In the human body, blood glucose levels are regulated by the gradual release of the hormone insulin. Type 1 diabetes is an autoimmune disease where a person’s immune system kills off the beta cells that ordinarily create insulin.

Based on the thinking that electronic systems can be architected to mirror biology, Georgiou developed a ‘silicon beta cell’ as an artificial replacement for the biological beta cell. He then used that silicon beta cell as the chip within the bio-inspired artificial pancreas, a fully closed loop system designed to act as a substitute to the biological pancreas for the treatment of diabetes.

Below: The miniature CMOS chip that runs the bio-inspired algorithm to reproduce physiological insulin release.

This research was originally Georgiou’s PhD project and, since then, it’s gone on to grow as an initiative in his lab. Georgiou says, “We’ve now clinically trialed the device on 65 patients and I’m pleased to say, as of last December, we have sent the device home fully unsupervised in a free-living environment.”

He explains that the trials that had been carried out prior to this were within hospital environments, and the closed loop system has been shown to manage diabetes. Now, a new direction in his research lab is to bring in wearables to try and monitor additional parameters.

Stress and exercise are important factors in managing diabetes, so being able to detect these and feed those into the artificial pancreas system will hugely improve the treatment outcome. The artificial pancreas system itself uses an insulin pump to replace insulin injections.

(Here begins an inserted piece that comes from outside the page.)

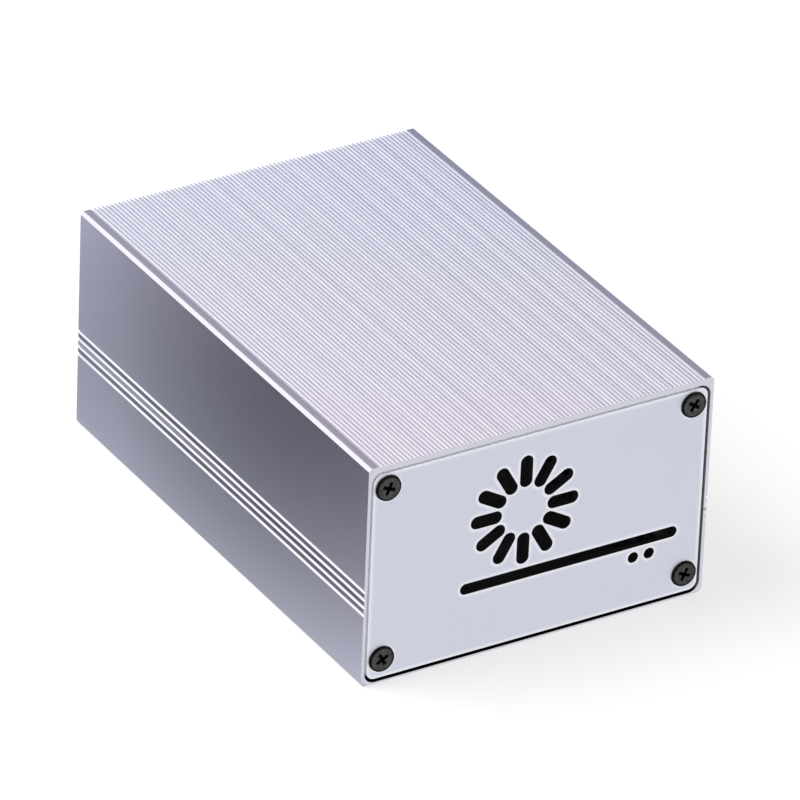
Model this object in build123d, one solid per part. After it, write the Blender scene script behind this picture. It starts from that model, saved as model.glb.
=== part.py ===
from build123d import *
import os

# Single-board computer case: a lower and an upper extruded aluminium shell that slide together along
# a bead and socket at the seam, closed at each end by a flat plate with four countersunk screws.
# Sizes are in millimetres. The case stands on z = 0 and is centred on x = 0 and y = 0. The vented
# plate faces -y and the connector plate faces +y.

# Closed case
case_width = 67.0
case_length = 97.5
case_height = 42.0

# Extruded walls, with chamfered outer corners at the roof and round ones at the floor
side_wall = 1.5
floor_wall = 1.5
roof_wall = 1.9
roof_chamfer = 0.55
floor_corner = 0.9

# Seam between the two shells, with its edges broken so that it shows as a fine line
seam_height = 16.25
seam_break = 0.06

# Fine ridges along the roof, between two plain strips
roof_strip = 1.8
ridge_pitch = 0.79
ridge_crest = 0.3
ridge_depth = 0.33

# Grooves along the side walls, as many below the seam as above it
grooves_each_way = 2
groove_pitch = 1.49
groove_width = 0.7
groove_root = 0.2
groove_depth = 0.3

# Bead on the upper shell and the socket in the lower shell that it slides along
bead_from_side = 2.05
bead_diameter = 1.2
bead_drop = 1.6
bead_neck = 0.7
bead_clearance = 0.15
socket_wall = 0.8
rail_above_seam = 1.2
rail_slope = 1.0

# Guides in the lower shell for the edges of the board
board_width = 56.0
board_thickness = 1.6
board_bottom = 8.5
board_clearance = 0.15
guide_overlap = 1.2
guide_thickness = 1.0

# Screws
screw_from_side = 3.85
screw_from_face = 4.5
screw_diameter = 2.5
screw_length = 8.0
screw_clearance = 0.1
head_diameter = 4.6
head_edge = 0.4
cross_length = 2.5
cross_width = 0.65
cross_depth = 1.0
cross_floor = 1.2

# How far clockwise each screw's cross was left turned, in degrees: the lower two, then the upper two
front_cross_turns = (62, 25, 23, 34)
rear_cross_turns = (10, 55, 80, 30)

# Screw ports in the corners of the shells
port_wall = 1.0
port_slit = 1.1

# Plates, held in shallow pockets milled into the ends of the shells, and the rims round the pockets.
# The screws hold a plate a little high in its pocket, so the gap below it is the widest.
plate_thickness = 1.2
plate_recess = 0.1
plate_gap = 0.5
bottom_gap = 0.6
plate_corner = 1.6
top_rim = 1.15
side_rim = 0.6
bottom_rim = 0.3

# Ring of vent slots in the front plate
vent_x = -2.8
vent_from_top = 16.1
vent_slots = 12
vent_slot_radius = 7.45
vent_slot_length = 6.05
vent_slot_width = 2.45

# Long slot in the front plate and the two holes for the indicator lights, above the board
long_slot_x = 6.5
long_slot_rise = 3.4
long_slot_length = 42.6
long_slot_width = 2.1
light_x = 20.85
light_rise = 0.4
light_spacing = 3.15
light_diameter = 2.05

# Openings in the rear plate: network socket, two stacked sockets and the power socket
network_x = -17.75
network_width = 16.6
network_height = 14.0
stacked_places = (1.0, 19.0)
stacked_width = 14.6
stacked_height = 16.4
opening_below_board_top = 0.3
opening_corner = 0.8
power_x = -17.75
power_from_top = 10.5
power_diameter = 8.0

# Sizes that follow from those above
half_width = case_width / 2
half_length = case_length / 2
inner_x = half_width - side_wall
inner_roof = case_height - roof_wall
board_top = board_bottom + board_thickness
bead_x = half_width - bead_from_side
socket_radius = bead_diameter / 2 + bead_clearance
rail_x = bead_x - socket_radius - socket_wall
rail_below_seam = bead_drop + socket_radius + socket_wall
bore_radius = screw_diameter / 2 + screw_clearance
port_radius = bore_radius + port_wall
screw_x = half_width - screw_from_side
lower_screw_z = screw_from_face
upper_screw_z = case_height - screw_from_face
pocket_depth = plate_recess + plate_thickness
pocket_width = case_width - 2 * side_rim
pocket_height = case_height - top_rim - bottom_rim
pocket_middle = bottom_rim + pocket_height / 2
plate_width = pocket_width - 2 * plate_gap
plate_height = pocket_height - plate_gap - bottom_gap
plate_middle = bottom_rim + bottom_gap + plate_height / 2


def polygon(*corners):
    """Flat shape with straight sides between the given corners."""
    return make_face(Polyline(*corners, close=True))


def block(x_from, x_to, z_from, z_to):
    """Rectangle between two widths and two heights."""
    return polygon((x_from, z_from), (x_to, z_from), (x_to, z_to), (x_from, z_to))


def both_sides(section):
    """A section with its mirror image on the other side of the case."""
    return section + mirror(section, about=Plane.YZ)


def side_grooves(direction):
    """Grooves of both side walls, counted up (1) or down (-1) from the seam."""
    wide = groove_width / 2
    narrow = groove_root / 2
    root_x = half_width - groove_depth
    groove = polygon((half_width, -wide), (half_width, wide), (root_x, narrow), (root_x, -narrow))
    heights = [seam_height + direction * (number + 0.5) * groove_pitch for number in range(grooves_each_way)]
    return [both_sides(Pos(0, z) * groove) for z in heights]


def roof_valleys():
    """Valleys that leave the fine ridges of the roof standing between them."""
    count = int((case_width - 2 * roof_strip) / ridge_pitch)
    half = (ridge_pitch - ridge_crest) / 2
    valley = polygon((-half, case_height), (half, case_height), (0, case_height - ridge_depth))
    return [Pos((number - (count - 1) / 2) * ridge_pitch, 0) * valley for number in range(count)]


def seam_edges(direction):
    """Broken outer edges of one shell at the seam, above it (1) or below it (-1)."""
    edge_z = seam_height + direction * seam_break
    edge = polygon((half_width, seam_height), (half_width - seam_break, seam_height), (half_width, edge_z))
    return both_sides(edge)


def rail(direction, depth):
    """Thickened inside of both side walls along the seam, above it (1) or below it (-1)."""
    end_z = seam_height + direction * depth
    foot_z = end_z + direction * rail_slope
    section = polygon((inner_x, seam_height), (rail_x, seam_height), (rail_x, end_z), (inner_x, foot_z))
    return both_sides(section)


def bead_and_neck(radius, neck):
    """Round bead below the seam with its neck, for the bead itself or for the wider socket."""
    bead_z = seam_height - bead_drop
    half = neck / 2
    section = Pos(bead_x, bead_z) * Circle(radius) + block(bead_x - half, bead_x + half, bead_z, seam_height)
    return both_sides(section)


def screw_ports(screw_z, wall_z):
    """Screw ports in both corners, filled in towards the side wall and the floor or roof."""
    corner = block(screw_x, inner_x, min(screw_z, wall_z), max(screw_z, wall_z))
    return both_sides(Pos(screw_x, screw_z) * Circle(port_radius) + corner)


def port_bores(screw_z, direction):
    """Bores of both screw ports, each with the slit that opens it towards the middle of the case."""
    slit = Pos(port_radius, 0) * Rectangle(2 * port_radius, port_slit)
    turned_slit = Rot(0, 0, 180 - 45 * direction) * slit
    return both_sides(Pos(screw_x, screw_z) * (Circle(bore_radius) + turned_slit))


def board_guides():
    """Guides that carry the board: an arm from each side wall that ends in a slot for its edge."""
    slot_x = board_width / 2 + board_clearance
    tip_x = board_width / 2 - guide_overlap
    slot_z = board_bottom - board_clearance
    slot_top = board_top + board_clearance
    arm = block(tip_x, inner_x, slot_z - guide_thickness, slot_z)
    web = block(slot_x, slot_x + guide_thickness, slot_z, slot_top)
    lip = block(tip_x, slot_x + guide_thickness, slot_top, slot_top + guide_thickness)
    return both_sides(arm + web + lip)


def extruded_shell(section):
    """Shell cut from an extrusion, with the pocket for a plate milled into each end."""
    shell = extrude(Plane.XZ * section, amount=half_length, both=True)
    pocket = RectangleRounded(pocket_width, pocket_height, plate_corner + plate_gap)
    pocket = Plane.XZ * Pos(0, pocket_middle) * pocket
    for end in (-half_length, half_length):
        shell -= Pos(0, end, 0) * extrude(pocket, amount=pocket_depth, both=True)
    return shell


def lower_shell():
    """Lower shell: floor, low side walls, screw ports, board guides and the sockets of the seam."""
    section = block(-half_width, half_width, 0, seam_height)
    section = fillet(section.vertices().sort_by(Axis.Y)[:2], floor_corner)
    section -= block(-inner_x, inner_x, floor_wall, seam_height)
    section += rail(-1, rail_below_seam)
    section += screw_ports(lower_screw_z, floor_wall)
    section += board_guides()
    section -= side_grooves(-1)
    section -= seam_edges(-1)
    section -= bead_and_neck(socket_radius, bead_neck + 2 * bead_clearance)
    section -= port_bores(lower_screw_z, 1)
    return extruded_shell(section)


def upper_shell():
    """Upper shell: ridged roof, side walls, screw ports and the beads of the seam."""
    section = block(-half_width, half_width, seam_height, case_height)
    section = chamfer(section.vertices().sort_by(Axis.Y)[-2:], roof_chamfer)
    section -= block(-inner_x, inner_x, seam_height, inner_roof)
    section += rail(1, rail_above_seam)
    section += screw_ports(upper_screw_z, inner_roof)
    section -= roof_valleys()
    section -= side_grooves(1)
    section -= seam_edges(1)
    section -= port_bores(upper_screw_z, -1)
    section += bead_and_neck(bead_diameter / 2, bead_neck)
    return extruded_shell(section)


def screw_places():
    """Middle of each screw in the plane of the plates: the lower two, then the upper two."""
    return [(x, z) for z in (lower_screw_z, upper_screw_z) for x in (-screw_x, screw_x)]


def cone_and_shank(clearance, length):
    """Turned shape of a countersunk screw below its head's edge, pointing along +y from y = 0."""
    head = head_diameter / 2 + clearance
    shank = screw_diameter / 2 + clearance
    outline = polygon((0, 0), (head, 0), (shank, head - shank), (shank, length), (0, length))
    return revolve(outline, Axis.Y)


def screw(turn):
    """Countersunk screw whose head stands proud by its edge, with a cross recess that narrows inwards."""
    edge = revolve(block(0, head_diameter / 2, -head_edge, 0), Axis.Y)
    wide = cross_length / 2
    narrow = cross_floor / 2
    floor_y = cross_depth - head_edge
    bar = polygon((-wide, -head_edge), (wide, -head_edge), (narrow, floor_y), (-narrow, floor_y))
    bar = extrude(bar, amount=cross_width / 2, both=True)
    cross = bar + Rot(0, 90, 0) * bar
    return edge + cone_and_shank(0, screw_length) - Rot(0, turn, 0) * cross


def end_screws(turns):
    """The four screws of one plate, placed at the front end."""
    face_y = plate_recess - half_length
    return [Pos(x, face_y, z) * screw(turn) for (x, z), turn in zip(screw_places(), turns)]


def end_plate(cut_outs):
    """Plate with its four countersunk holes and the given cut-outs, placed in the front pocket."""
    outline = Pos(0, plate_middle) * RectangleRounded(plate_width, plate_height, plate_corner)
    plate = extrude(Plane.XZ * (outline - cut_outs), amount=-plate_thickness)
    plate -= [Pos(x, 0, z) * cone_and_shank(screw_clearance, screw_length) for x, z in screw_places()]
    return Pos(0, plate_recess - half_length, 0) * plate


def front_cut_outs():
    """Ring of vent slots, the long slot and the two holes for the indicator lights."""
    vent_slot = Pos(vent_slot_radius, 0) * SlotOverall(vent_slot_length, vent_slot_width)
    vent_centre = Pos(vent_x, case_height - vent_from_top)
    vent = [vent_centre * Rot(0, 0, number * 360 / vent_slots) * vent_slot for number in range(vent_slots)]
    long_slot = Pos(long_slot_x, board_top + long_slot_rise) * SlotOverall(long_slot_length, long_slot_width)
    light_places = (light_x - light_spacing / 2, light_x + light_spacing / 2)
    lights = [Pos(x, board_top + light_rise) * Circle(light_diameter / 2) for x in light_places]
    return vent + [long_slot] + lights


def socket_opening(x, width, height):
    """Opening for a socket that stands on the board."""
    bottom = board_top - opening_below_board_top
    return Pos(x, bottom + height / 2) * RectangleRounded(width, height, opening_corner)


def rear_cut_outs():
    """Openings for the network socket, the two stacked sockets and the power socket."""
    network = socket_opening(network_x, network_width, network_height)
    stacked = [socket_opening(x, stacked_width, stacked_height) for x in stacked_places]
    power = Pos(power_x, case_height - power_from_top) * Circle(power_diameter / 2)
    return [network, power] + stacked


def at_rear(shape):
    """A shape made for the front end, turned round to the rear end."""
    return Rot(0, 0, 180) * shape


nodes = {
    "lower_shell": lower_shell(),
    "upper_shell": upper_shell(),
    "front_plate": end_plate(front_cut_outs()),
    "rear_plate": at_rear(end_plate(rear_cut_outs())),
    "front_plate_screws": Compound(children=end_screws(front_cross_turns)),
    "rear_plate_screws": Compound(children=[at_rear(one) for one in end_screws(rear_cross_turns)]),
}

os.makedirs("parts", exist_ok=True)
for name, shape in nodes.items():
    export_step(shape, f"parts/{name}.step")
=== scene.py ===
from math import pi, radians

import bpy
from mathutils import Matrix, Vector


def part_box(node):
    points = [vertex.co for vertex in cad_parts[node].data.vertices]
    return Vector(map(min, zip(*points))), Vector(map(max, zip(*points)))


# Single-board computer case on a pale floor. Everything is in metres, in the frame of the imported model.
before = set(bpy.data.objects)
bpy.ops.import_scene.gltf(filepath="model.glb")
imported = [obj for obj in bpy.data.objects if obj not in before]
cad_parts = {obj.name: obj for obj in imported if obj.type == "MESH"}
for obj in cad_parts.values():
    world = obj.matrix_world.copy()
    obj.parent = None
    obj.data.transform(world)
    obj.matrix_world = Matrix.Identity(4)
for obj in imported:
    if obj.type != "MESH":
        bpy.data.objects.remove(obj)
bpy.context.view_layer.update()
scene = bpy.context.scene

# Camera, at the photograph's viewing angle
CAMERA_PLACE = Vector((-0.68963, -1.11095, 0.78085))
CAMERA_AZIMUTH = radians(31.9125)
CAMERA_ELEVATION = radians(30.1576)
CAMERA_ROLL = radians(2.4022)
CAMERA_LENS = 399.20
CAMERA_SENSOR = 36.0
CAMERA_CLIP = 0.01

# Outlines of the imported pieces, and the distance within which a point counts as on a surface
HALF_WIDTH, HALF_LENGTH, CASE_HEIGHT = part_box("upper_shell")[1]
SEAM_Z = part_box("lower_shell")[1].z
PLATE_LOW, PLATE_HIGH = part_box("front_plate")
HEAD_FACE = -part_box("front_plate_screws")[0].y
SKIN = 0.00002

# Roof: its chamfers, its plain side strips, and the height that all of it lies above
CHAMFER_X = HALF_WIDTH - 0.00055
STRIP_X = HALF_WIDTH - 0.0018
ROOF_Z = CASE_HEIGHT - 0.0007

# Seam: how far up and down its line, the middle land that it runs in and all three lands reach,
# and the stretch along the case over which painted light makes the middle land lighter toward the back
SEAM_REACH = 0.0001
MIDDLE_REACH = 0.0006
LAND_REACH = 0.00188
HIGHLIGHT_FROM_Y = -0.016
HIGHLIGHT_TO_Y = 0.014

# Pockets that hold the plates: their sides, floors and lowest point, the right edge of their stretch of
# painted light, and the heights between which they turn from painted black shade to painted light
POCKET_X = PLATE_HIGH.x + 0.0005
POCKET_Y = -PLATE_HIGH.y
POCKET_Z = 0.00025
LIGHT_X = 0.0305
GAP_TOP = 0.0015
GAP_BOTTOM = 0.0007

# Plates: their middle height, half their height, and a box round the holes of the front one
PLATE_Z = (PLATE_HIGH.z + PLATE_LOW.z) / 2
PLATE_RISE = (PLATE_HIGH.z - PLATE_LOW.z) / 2
HOLES_X = 0.028
HOLES_Z = (0.005, 0.0395)

# Screws: the distances of their axes from the middle of the case, and the rim of the heads' worn flat
SCREW_X = HALF_WIDTH - 0.00385
SCREW_RISE = CASE_HEIGHT / 2 - 0.0045
FLAT_OUTER = 0.00215
FLAT_INNER = 0.00185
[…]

“The problem with insulin injections is that you still need to monitor your blood glucose through finger prick samples. Then, to figure out how much insulin you need, you need to do some mental arithmetic.

“What we offer is a fully closed loop system, which works in real-time. Every five minutes it senses glucose and calculates how much insulin you need. The insulin which is calculated is based our beta cell model so it’s physiological, and then it sends that information to the insulin pump, which then pumps in the insulin continuously.”

Below: The artificial pancreas developed by the team.

Improving treatment outcomes

This approach, even in this trial phase, is already showing patients can have better treatment outcomes than existing methods. Georgiou says, “There are two benefits. One is, for the first time, you’re providing patients with a fully automated way to manage their diabetes. They don’t have to inject three times a day or do finger prick samples because they’ve got continuous monitoring and infusion.

“The second, we’ve done a study where we compared [treatments] and we’ve shown that patients spend a lot more time in the healthy blood glucose range, between four and eight mmol/l, that you would expect for a healthy individual. We’ve also reduced the number of hypoglycemia events that patients experience.

“Hypoglycemia is very dangerous, because when you infuse too much insulin and the body is depleted of glucose, you end up fainting and it can be fatal. We showed in a head-to-head study that we totally eradicated hypoglycemia overnight. And compared to standard therapy, we actually reduced it by as much as 20%.”

With these results, bio-inspired electronics should clearly be taken seriously as a way to transform outcomes for patients with various illnesses or diseases. This research project might be focused on diabetes, but Georgiou and his colleagues at Imperial College London have developed electronic chips that mirror biology to help diagnose and treat numerous conditions. Those include a microchip for early detection and therapeutic monitoring of breast cancer and a chip to better understand of the role of hormones in appetite regulation and their impact on conditions such as obesity.

Electronics are already being used to carry out bodily functions, but for this to be automated, they need to be architected in a way that mirrors biology. It’ll be interesting to see what other chips are built to replicate the extreme accuracy, precision and robustness of human organs.